6. Possíveis Soluções e Caminhos para a Justiça
A busca por um equilíbrio entre a garantia dos direitos fundamentais e a efetividade da justiça é o maior desafio do tema da prisão em segunda instância. Algumas alternativas têm sido discutidas para conciliar esses valores, como:
Criação de Recursos Restritivos: Limitar o número de recursos permitidos em casos específicos, especialmente quando a sentença já foi confirmada em segunda instância. Essa medida evitaria a protelação do processo e, ao mesmo tempo, preservaria a presunção de inocência.
Fortalecimento de Mecanismos de Controle de Justiça: Implementar medidas para garantir uma maior celeridade nos julgamentos em todas as instâncias, reduzindo a duração dos processos sem comprometer o direito de defesa.
Reformas Legislativas: Alguns defensores da prisão em segunda instância acreditam que é necessário modificar a Constituição para tornar essa prática expressamente permitida. Outros defendem a criação de normas infraconstitucionais para restringir o uso abusivo de recursos.
7. Perguntas Frequentes sobre Prisão em Segunda Instância e Presunção de Inocência
1. O que é a presunção de inocência? A presunção de inocência é o princípio que garante que uma pessoa seja considerada inocente até que haja uma decisão final de condenação. Esse princípio está previsto na Constituição Federal.
2. O que significa prisão em segunda instância? Prisão em segunda instância é a possibilidade de executar a pena após a condenação em uma segunda instância judicial, sem aguardar o trânsito em julgado da sentença.
3. Qual foi o entendimento do STF sobre prisão em segunda instância? Em 2019, o STF decidiu que a prisão só pode ocorrer após o trânsito em julgado, ou seja, quando não há mais possibilidade de recursos.
4. A prisão em segunda instância é permitida em outros países? Sim, em alguns países, como Estados Unidos e Alemanha, a prisão pode ocorrer antes do julgamento em todas as instâncias. No entanto, o sistema legal e as garantias são diferentes em cada país.
5. Quais são os argumentos a favor da prisão em segunda instância? Os defensores da prisão em segunda instância argumentam que ela combate a impunidade e acelera a justiça, impedindo que o excesso de recursos prolongue o cumprimento da pena.

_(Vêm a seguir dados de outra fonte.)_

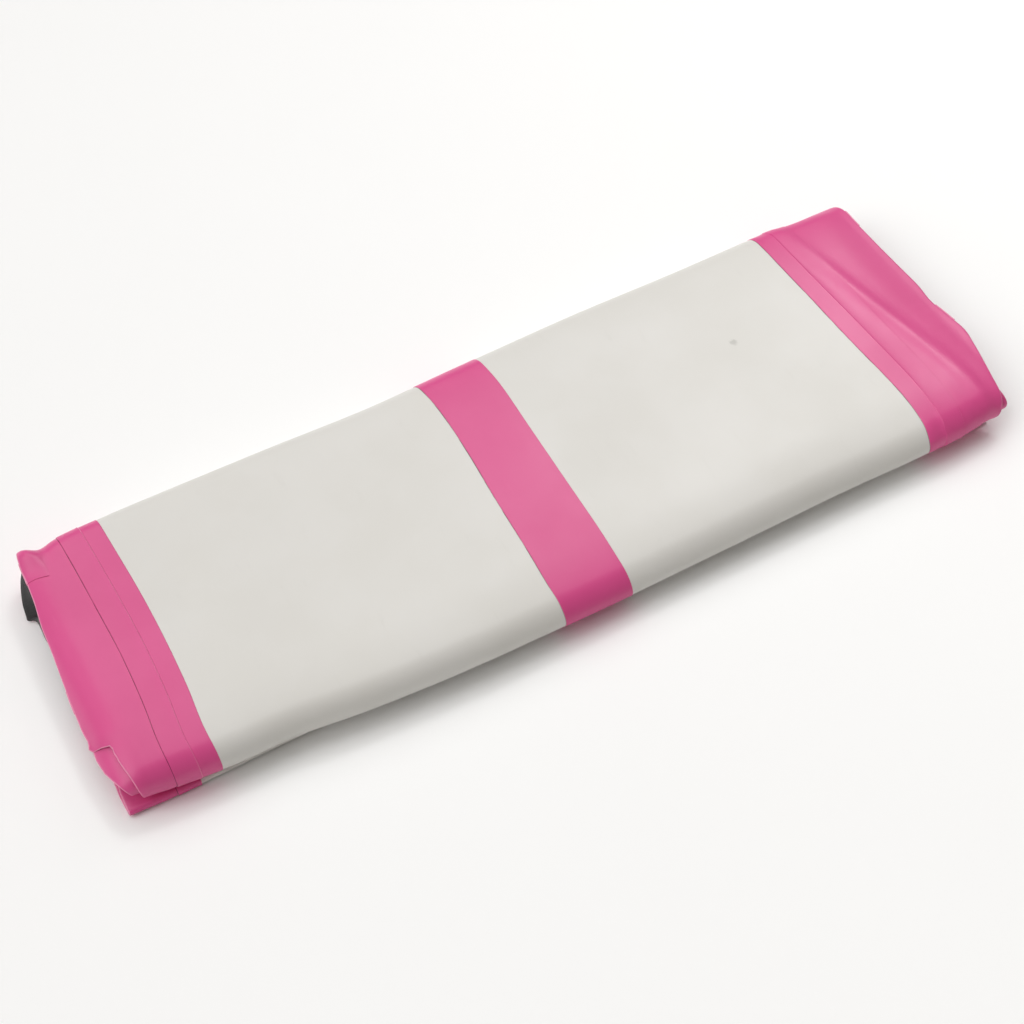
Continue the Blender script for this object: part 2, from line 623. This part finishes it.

6. Quais são os argumentos contrários à prisão em segunda instância? Os críticos defendem que ela viola o princípio da presunção de inocência e aumenta o risco de injustiças, pois nem todas as decisões em segunda instância são definitivas.
Conclusão
A questão da prisão em segunda instância e o princípio da presunção de inocência são temas centrais para o sistema de justiça e para a proteção dos direitos fundamentais. Enquanto alguns veem na prisão em segunda instância uma ferramenta para combater a impunidade, outros a consideram uma ameaça à garantia constitucional da presunção de inocência. As soluções para esse debate exigem ponderação e um compromisso entre celeridade e segurança jurídica. O futuro dessa questão dependerá das decisões judiciais, da evolução legislativa e do compromisso da sociedade em defender um sistema de justiça equilibrado, eficiente e justo para todos.